> [PROBLEM TO SOLVE]:
Copy nothing but the lines below running from the line containing "const mesh = new THREE.Mesh(geometry, paper);" through the line containing "in imported if", both end lines included.
==== DATA LINES
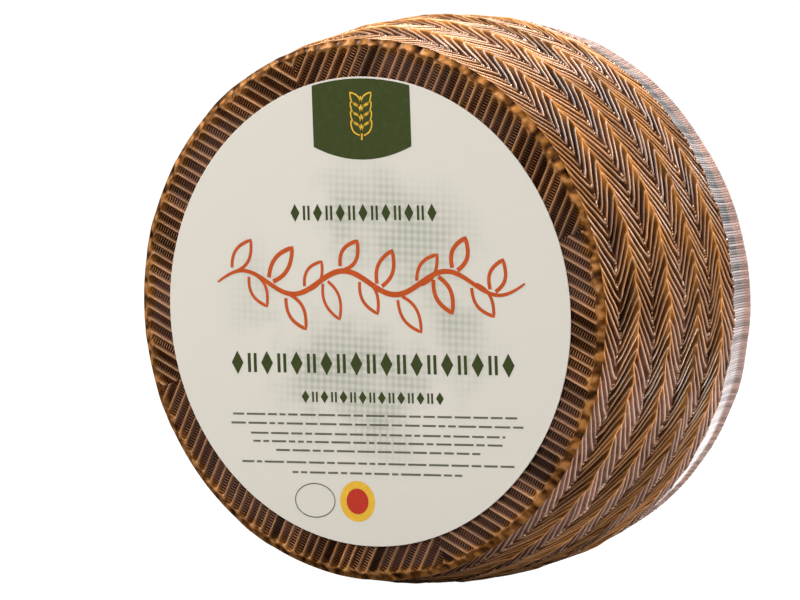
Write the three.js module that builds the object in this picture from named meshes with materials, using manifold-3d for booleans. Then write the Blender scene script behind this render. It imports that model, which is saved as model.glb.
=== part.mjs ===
// A wheel of manchego cheese standing on its rim, with a round paper label on its front face.
// Sizes are in millimetres and +Z is up. The wheel's axis lies along Y and its labelled face
// looks towards -Y. The origin is on the floor, under the middle of the wheel.

import * as THREE from 'three';
import { mergeGeometries, mergeVertices } from 'three/addons/utils/BufferGeometryUtils.js';
import Module from 'manifold-3d';

const wasm = await Module();
wasm.setup();

// The wheel's outline. Distances along the axis are counted back from the label's front.
const width = 102.7;
const midRadius = 98;
const fullestAt = 56;
const barrelDrop = 5.2;          // the side's radius is this much less ...
const barrelDropAt = 51;         // ... at this distance from its fullest part
const frontEdgeRound = 3.6;      // radius of the rounded edge round the front face
const frontEdgeEnd = 4.5;        // where that edge has turned into the side
const bandStart = 84.6;          // the plain band behind the last herringbone column
const bandWaistAt = 97.5;
const bandWaistRadius = 92.6;
const lipAt = 101;
const lipRadius = 93.2;
const lipBevel = 1;

// The wheel is a little out of round, more so towards its back.
const lobes = [
  { waves: 2, size: 0.68, at: -62 },
  { waves: 3, size: 0.53, at: -13 },
];

// The spot that it rests on, pressed flat and smooth
const flatSpotDepth = 0.65;
const pressedFlat = 0.35;        // what would be less than this above the floor lies on it
const smoothHalfWidth = 17;
const smoothHalfLength = 30;

// The herringbone of the side: bundles of three ridges, one bundle wide per column
const bundles = 45;
const ridgesPerBundle = 3;
const ridgeSpacing = 0.31;       // share of a bundle from one ridge to the next
const herringboneTurn = -2.1;
const columns = 9;
const firstColumnAt = 2;
const secondColumnAt = 10.2;
const columnPitch = 9.15;
const narrowDent = 1.1;
const wideDent = 1.5;

// The pattern of both faces: ridges nested in four corners that point at the middle
const ridgePitch = 3.69;
const ridgeHeight = 0.7;
const ridgeHalfBase = 0.9;
const ridgeRoot = 0.3;           // how deep each ridge is set into the face
const ridgeEndRadius = 89.9;
const ridgeEndSlope = 0.6;
const frontCornerAngle = 21;
const backCornerAngle = 39;
const frontValley = 1.3;
const backValley = width - ridgeHeight;

// The label and the smooth seat under it
const labelRadius = 80.1;
const labelThickness = 0.2;
const labelDrop = 0.5;           // the label's middle is this far below the wheel's
const seatRadius = 79.8;
const seatAt = 0.5;

const lineCount = bundles * ridgesPerBundle;
const bundleAngle = 2 * Math.PI / bundles;
const centreHeight = midRadius - flatSpotDepth;
const middle = width / 2;

function sideRadius(y) {
  return midRadius - barrelDrop * ((y - fullestAt) / barrelDropAt) ** 2;
}

function outOfRound(angle, y) {
  let offset = 0;
  for (const lobe of lobes) {
    offset += lobe.size * Math.cos(lobe.waves * (angle - THREE.MathUtils.degToRad(lobe.at)));
  }
  return offset * y / width;
}

// A point of the side, in the part's frame; nothing reaches below the floor.
function sidePoint(angle, y, radius) {
  const r = radius + outOfRound(angle, y);
  const z = centreHeight + r * Math.sin(angle);
  return new THREE.Vector3(r * Math.cos(angle), y - middle, z < pressedFlat ? 0 : z);
}

// 0 on the smooth flat spot, rising to 1 away from it
function reliefShare(angle, y) {
  const x = midRadius * Math.cos(angle);
  const below = Math.sin(angle) < 0;
  const away = Math.hypot(x / smoothHalfWidth, (y - fullestAt) / smoothHalfLength);
  return below ? THREE.MathUtils.smoothstep(away, 0.7, 1) : 1;
}

function columnEdge(k) {
  if (k === 0) {
    return firstColumnAt;
  }
  if (k === columns) {
    return bandStart;
  }
  return secondColumnAt + columnPitch * (k - 1);
}

// The angle of ridge i where it crosses column edge k: every other edge is a bundle further back.
function ridgeAngle(i, k) {
  const bundle = Math.floor(i / ridgesPerBundle);
  const share = (i % ridgesPerBundle) * ridgeSpacing;
  const shift = k <= columns && k % 2 === 1 ? -1 : 0;
  return (bundle + share + shift) * bundleAngle + THREE.MathUtils.degToRad(herringboneTurn);
}

// The rings of points round the wheel, from the front face to the back face
function ringProfile() {
  const edgeCentre = sideRadius(frontEdgeEnd) - frontEdgeRound;
  const onEdge = (y) => edgeCentre + Math.sqrt(frontEdgeRound ** 2 - (frontEdgeEnd - y) ** 2);
  const rings = [{ y: firstColumnAt, radius: onEdge(firstColumnAt) }];
  for (let k = 1; k <= columns; k++) {
    rings.push({ y: columnEdge(k), radius: sideRadius(columnEdge(k)) });
  }
  const halfway = (bandStart + bandWaistAt) / 2;
  const hollow = (sideRadius(bandStart) + bandWaistRadius) / 2 - 0.4;
  rings.push({ y: halfway, radius: hollow });
  rings.push({ y: bandWaistAt, radius: bandWaistRadius });
  rings.push({ y: lipAt, radius: lipRadius });
  rings.push({ y: backValley, radius: lipRadius - lipBevel });
  return { rings, faceRing: { y: frontValley, radius: onEdge(frontValley) } };
}

class MeshBuilder {
  constructor() {
    this.points = [];
    this.triangles = [];
  }

  add(point) {
    this.points.push(point);
    return this.points.length - 1;
  }

  triangle(a, b, c) {
    this.triangles.push([a, b, c]);
  }

  quad(a, b, c, d) {
    this.triangle(a, b, c);
    this.triangle(a, c, d);
  }

  // Six times the signed volume: negative when the faces point inwards
  signedVolume() {
    return this.triangles.reduce((sum, [a, b, c]) => {
      const [p, q, r] = [this.points[a], this.points[b], this.points[c]];
      return sum + p.dot(q.clone().cross(r));
    }, 0);
  }

  geometry() {
    const inwards = this.signedVolume() < 0;
    const index = this.triangles.flatMap(([a, b, c]) => (inwards ? [a, c, b] : [a, b, c]));
    const geometry = new THREE.BufferGeometry();
    geometry.setFromPoints(this.points);
    geometry.setIndex(index);
    return geometry;
  }
}

// One column of the side between ring k and ring k + 1: a dent between each two ridges, long
// with two lowest points between two bundles, and short with one elsewhere. The bundles of
// neighbouring columns are set off against each other.
function addColumn(mesh, near, far, k) {
  const [yNear, yFar] = [columnEdge(k), columnEdge(k + 1)];
  for (let i = 0; i < lineCount; i++) {
    const j = (i + 1) % lineCount;
    const turn = j === 0 ? 2 * Math.PI : 0;
    const nearAngle = (ridgeAngle(i, k) + ridgeAngle(j, k) + turn) / 2;
    const farAngle = (ridgeAngle(i, k + 1) + ridgeAngle(j, k + 1) + turn) / 2;
    const wide = i % ridgesPerBundle === (k % 2 === 1 ? ridgesPerBundle - 1 : 0);
    const low = (share, dent) => {
      const angle = nearAngle + (farAngle - nearAngle) * share;
      const y = yNear + (yFar - yNear) * share;
      const depth = dent * reliefShare(angle, y);
      return mesh.add(sidePoint(angle, y, sideRadius(y) - depth));
    };
    if (wide) {
      const p = low(0.3, wideDent);
      const q = low(0.7, wideDent);
      mesh.triangle(near[i], near[j], p);
      mesh.quad(near[j], far[j], q, p);
      mesh.quad(near[i], p, q, far[i]);
      mesh.triangle(far[i], q, far[j]);
    } else {
      const p = low(0.5, narrowDent);
      mesh.triangle(near[i], near[j], p);
      mesh.triangle(near[j], far[j], p);
      mesh.triangle(far[j], far[i], p);
      mesh.triangle(far[i], near[i], p);
    }
  }
}

function addPlainStrip(mesh, near, far) {
  for (let i = 0; i < lineCount; i++) {
    const j = (i + 1) % lineCount;
    mesh.quad(near[i], near[j], far[j], far[i]);
  }
}

function addFace(mesh, ring, y, towardsFront) {
  const centre = mesh.add(new THREE.Vector3(0, y - middle, centreHeight));
  for (let i = 0; i < lineCount; i++) {
    const j = (i + 1) % lineCount;
    if (towardsFront) {
      mesh.triangle(ring[j], ring[i], centre);
    } else {
      mesh.triangle(ring[i], ring[j], centre);
    }
  }
}

// The bare wheel: rings of points joined by the herringbone and by plain strips, with two flat faces
function wheelBody() {
  const mesh = new MeshBuilder();
  const { rings, faceRing } = ringProfile();
  const addRing = ({ y, radius }, k) => Array.from({ length: lineCount }, (_, i) =>
    mesh.add(sidePoint(ridgeAngle(i, k), y, radius)));
  const front = addRing(faceRing, 0);
  const loops = rings.map(addRing);
  addPlainStrip(mesh, front, loops[0]);
  for (let k = 0; k < columns; k++) {
    addColumn(mesh, loops[k], loops[k + 1], k);
  }
  // The last column ends a bundle back, so its ring is read one bundle on for the straight strips.
  const turned = loops[columns].map((_, i) =>
    loops[columns][(i + ridgesPerBundle * (columns % 2)) % lineCount]);
  addPlainStrip(mesh, turned, loops[columns + 1]);
  for (let k = columns + 1; k < loops.length - 1; k++) {
    addPlainStrip(mesh, loops[k], loops[k + 1]);
  }
  addFace(mesh, front, faceRing.y, true);
  addFace(mesh, loops.at(-1), backValley, false);
  return mesh.geometry();
}

// One corner of the face pattern: two ridges at right angles that meet in a mitre. Its point is
// towards the middle and its arms run out to the rim. toSpace puts a face point at a height
// above the valleys.
function cornerRidge(offset, cornerAngle, toSpace) {
  const mesh = new MeshBuilder();
  const towards = (angle) => new THREE.Vector2(Math.cos(angle), Math.sin(angle));
  const diagonal = towards(cornerAngle);
  const apex = diagonal.clone().multiplyScalar(offset * Math.SQRT2);
  const rootHalf = ridgeHalfBase * (ridgeHeight + ridgeRoot) / ridgeHeight;
  const mitre = diagonal.clone().multiplyScalar(rootHalf * Math.SQRT2);
  const crest = mesh.add(toSpace(apex, ridgeHeight));
  const outer = mesh.add(toSpace(apex.clone().sub(mitre), -ridgeRoot));
  const inner = mesh.add(toSpace(apex.clone().add(mitre), -ridgeRoot));
  for (const side of [1, -1]) {
    const along = towards(cornerAngle + side * Math.PI / 4);
    const across = towards(cornerAngle - side * Math.PI / 4).multiplyScalar(rootHalf);
    const reach = apex.dot(along);
    const length = Math.sqrt(reach ** 2 - apex.lengthSq() + ridgeEndRadius ** 2) - reach;
    const end = apex.clone().addScaledVector(along, length);
    const tip = end.clone().addScaledVector(along, -ridgeEndSlope);
    const endCrest = mesh.add(toSpace(tip, ridgeHeight));
    const endInner = mesh.add(toSpace(end.clone().add(across), -ridgeRoot));
    const endOuter = mesh.add(toSpace(end.clone().sub(across), -ridgeRoot));
    const faces = [
      [crest, endCrest, endInner, inner],
      [crest, outer, endOuter, endCrest],
      [outer, inner, endInner, endOuter],
    ];
    for (const face of faces) {
      mesh.quad(...(side === 1 ? face : face.reverse()));
    }
    if (side === 1) {
      mesh.triangle(endCrest, endOuter, endInner);
    } else {
      mesh.triangle(endCrest, endInner, endOuter);
    }
  }
  return mesh.geometry();
}

function faceRidges(cornerDegrees, toSpace) {
  const ridges = [];
  for (let corner = 0; corner < 4; corner++) {
    const angle = THREE.MathUtils.degToRad(cornerDegrees + 90 * corner);
    for (let offset = ridgePitch / 2; offset * Math.SQRT2 < ridgeEndRadius - 3; offset += ridgePitch) {
      ridges.push(cornerRidge(offset, angle, toSpace));
    }
  }
  return mergeGeometries(ridges);
}

function disc(radius, thickness, frontAt, height, sides) {
  const geometry = new THREE.CylinderGeometry(radius, radius, thickness, sides);
  geometry.translate(0, frontAt + thickness / 2 - middle, height);
  return geometry;
}

function toManifold(geometry) {
  const bare = geometry.clone();
  bare.deleteAttribute('normal');
  bare.deleteAttribute('uv');
  const merged = mergeVertices(bare, 1e-5);
  return new wasm.Manifold(new wasm.Mesh({
    numProp: 3,
    vertProperties: new Float32Array(merged.attributes.position.array),
    triVerts: new Uint32Array(merged.index.array),
  }));
}

function fromManifold(solid) {
  const { vertProperties, triVerts } = solid.getMesh();
  const geometry = new THREE.BufferGeometry();
  geometry.setAttribute('position', new THREE.BufferAttribute(vertProperties, 3));
  geometry.setIndex(new THREE.BufferAttribute(triVerts, 1));
  geometry.computeVertexNormals();
  return geometry;
}

function cheeseWheel() {
  const onFront = (point, height) =>
    new THREE.Vector3(point.x, frontValley - height - middle, centreHeight + point.y);
  const onBack = (point, height) =>
    new THREE.Vector3(point.x, backValley + height - middle, centreHeight + point.y);
  const seat = disc(seatRadius, frontValley, seatAt, centreHeight - labelDrop, 72);
  const solid = toManifold(wheelBody())
    .add(toManifold(faceRidges(frontCornerAngle, onFront)))
    .add(toManifold(faceRidges(backCornerAngle, onBack)))
    .add(toManifold(seat));
  const rind = new THREE.MeshStandardMaterial({ color: 0x8a5a34, roughness: 0.5, metalness: 0 });
  const mesh = new THREE.Mesh(fromManifold(solid), rind);
  mesh.name = 'cheese_wheel';
  return mesh;
}

function label() {
  const paper = new THREE.MeshStandardMaterial({ color: 0xd8d2c6, roughness: 0.6, metalness: 0 });
  const geometry = disc(labelRadius, labelThickness, 0, centreHeight - labelDrop, 96);
  const mesh = new THREE.Mesh(geometry, paper);
  mesh.name = 'label';
  return mesh;
}

const part = new THREE.Group();
part.add(cheeseWheel());
part.add(label());

export default part;
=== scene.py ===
import bpy
import numpy as np
from mathutils import Matrix, Vector


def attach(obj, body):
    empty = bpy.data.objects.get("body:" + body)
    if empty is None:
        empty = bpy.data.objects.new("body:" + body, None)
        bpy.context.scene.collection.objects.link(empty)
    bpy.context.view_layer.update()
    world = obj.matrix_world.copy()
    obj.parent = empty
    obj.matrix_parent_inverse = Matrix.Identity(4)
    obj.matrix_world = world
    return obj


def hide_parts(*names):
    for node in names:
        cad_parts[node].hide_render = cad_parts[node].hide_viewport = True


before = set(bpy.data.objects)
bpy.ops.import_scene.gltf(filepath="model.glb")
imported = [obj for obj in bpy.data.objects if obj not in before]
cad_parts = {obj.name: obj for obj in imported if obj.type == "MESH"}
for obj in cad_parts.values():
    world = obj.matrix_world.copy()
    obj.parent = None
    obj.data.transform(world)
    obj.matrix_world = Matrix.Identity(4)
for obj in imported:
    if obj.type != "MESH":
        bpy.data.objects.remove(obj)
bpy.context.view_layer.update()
mm = 0.001
turn = 2 * np.pi

# The wheel's outline, in millimetres. Depths are counted back from the label's front.
wheel = {
    "width": 102.7,
    "midRadius": 98.0,
    "fullestAt": 56.0,
    "barrelDrop": 5.2,
    "barrelDropAt": 51.0,
    "centreHeight": 97.35,
    "pressedFlat": 0.35,
    "lobes": ((2, 0.68, -62), (3, 0.53, -13)),
    "smoothHalfWidth": 17.0,
    "smoothHalfLength": 30.0,
    "smoothDrop": 0.9,
    "wallLift": 0.15,
    "lumpSizes": ((26.0, 5, 0.22), (9.0, 6, 0.07)),  # wavelength, seed and height of each
}


# 0 below low, 1 above high, and 3t^2 - 2t^3 of the share t between
def smooth(value, low, high):
    share = np.clip((value - low) / (high - low), 0, 1)
    return share * share * (3 - 2 * share)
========
> [TASK ANSWER]:
  const mesh = new THREE.Mesh(geometry, paper);
  mesh.name = 'label';
  return mesh;
}

const part = new THREE.Group();
part.add(cheeseWheel());
part.add(label());

export default part;
=== scene.py ===
import bpy
import numpy as np
from mathutils import Matrix, Vector


def attach(obj, body):
    empty = bpy.data.objects.get("body:" + body)
    if empty is None:
        empty = bpy.data.objects.new("body:" + body, None)
        bpy.context.scene.collection.objects.link(empty)
    bpy.context.view_layer.update()
    world = obj.matrix_world.copy()
    obj.parent = empty
    obj.matrix_parent_inverse = Matrix.Identity(4)
    obj.matrix_world = world
    return obj


def hide_parts(*names):
    for node in names:
        cad_parts[node].hide_render = cad_parts[node].hide_viewport = True


before = set(bpy.data.objects)
bpy.ops.import_scene.gltf(filepath="model.glb")
imported = [obj for obj in bpy.data.objects if obj not in before]
cad_parts = {obj.name: obj for obj in imported if obj.type == "MESH"}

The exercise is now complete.